Küng wurde am 19. März 1928 in Sursee in der Schweiz geboren. Mit 20 Jahren begann er sein Studium an der Päpstlichen Universität in Rom. Er wurde Seelsorger an der Luzerner Hofkirche, entschied sich dann aber für eine akademische Laufbahn und ging als wissenschaftlicher Assistent nach Münster. 1960 wurde er Professor in Tübingen, wo er für den Rest seines Lebens wohnte. Beim Zweiten Vatikanischen Konzil (1962-65) ernannte Papst Johannes XXIII. ihn zusammen mit Joseph Ratzinger, dem späteren Papst Benedikt XVI., zum Berater.

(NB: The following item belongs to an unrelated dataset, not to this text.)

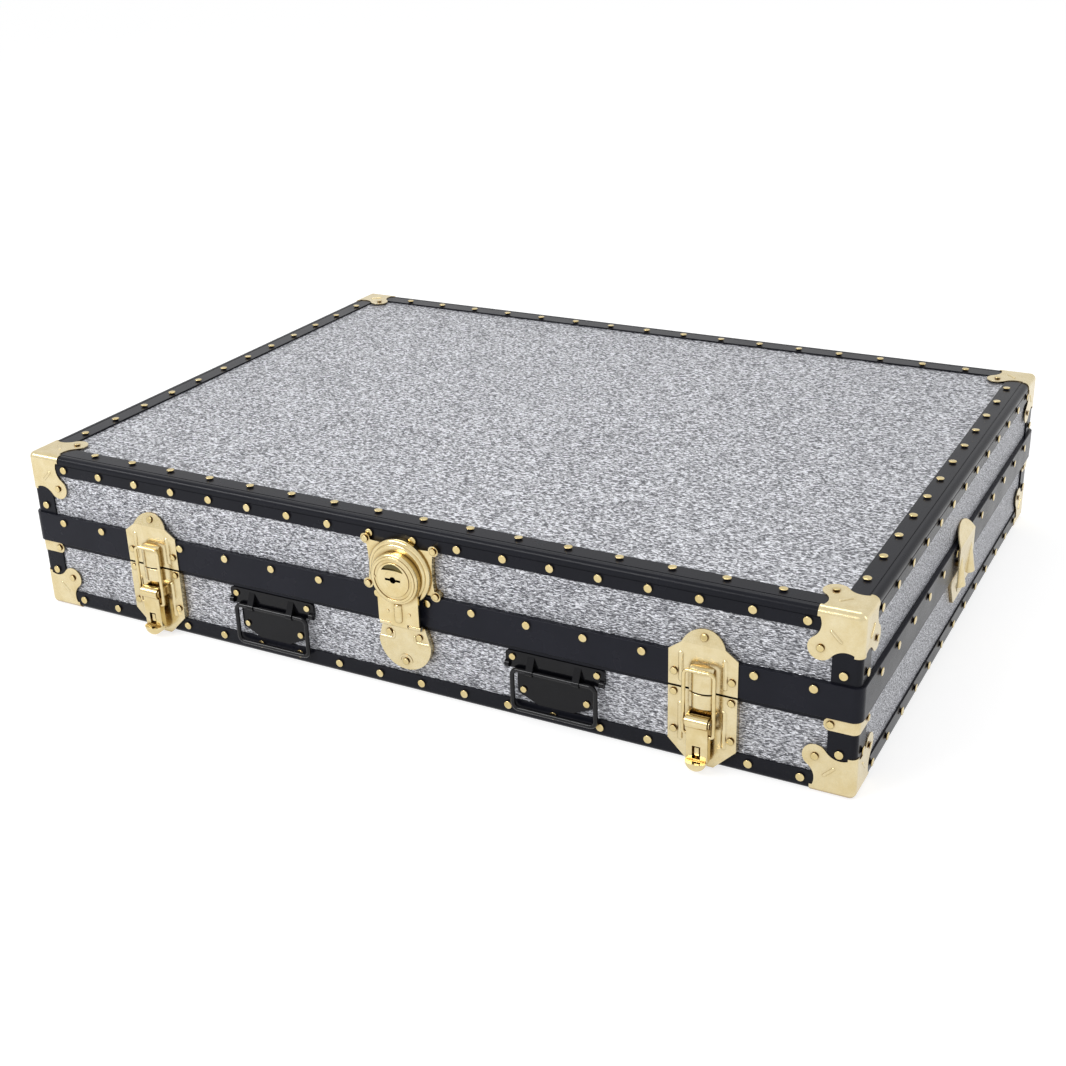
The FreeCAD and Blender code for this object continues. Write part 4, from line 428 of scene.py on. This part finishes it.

Doch schon beim Erscheinen seiner Doktorarbeit 1957 legte die Glaubenskongregation ein Dossier über den Theologen an. 1967 kochte der Ärger dann endgültig hoch: Die Kurie verbot die Übersetzung von Küngs Buch "Die Kirche". Er hielt sich nicht daran, der Titel wurde zum Bestseller und Küng zu einem der prominentesten Theologen.
Sein großes Alterswerk wurde die von ihm ins Leben gerufene Stiftung Weltethos. Sie setzt sich für interkulturelle und interreligiöse Forschung, Bildung und Begegnung ein.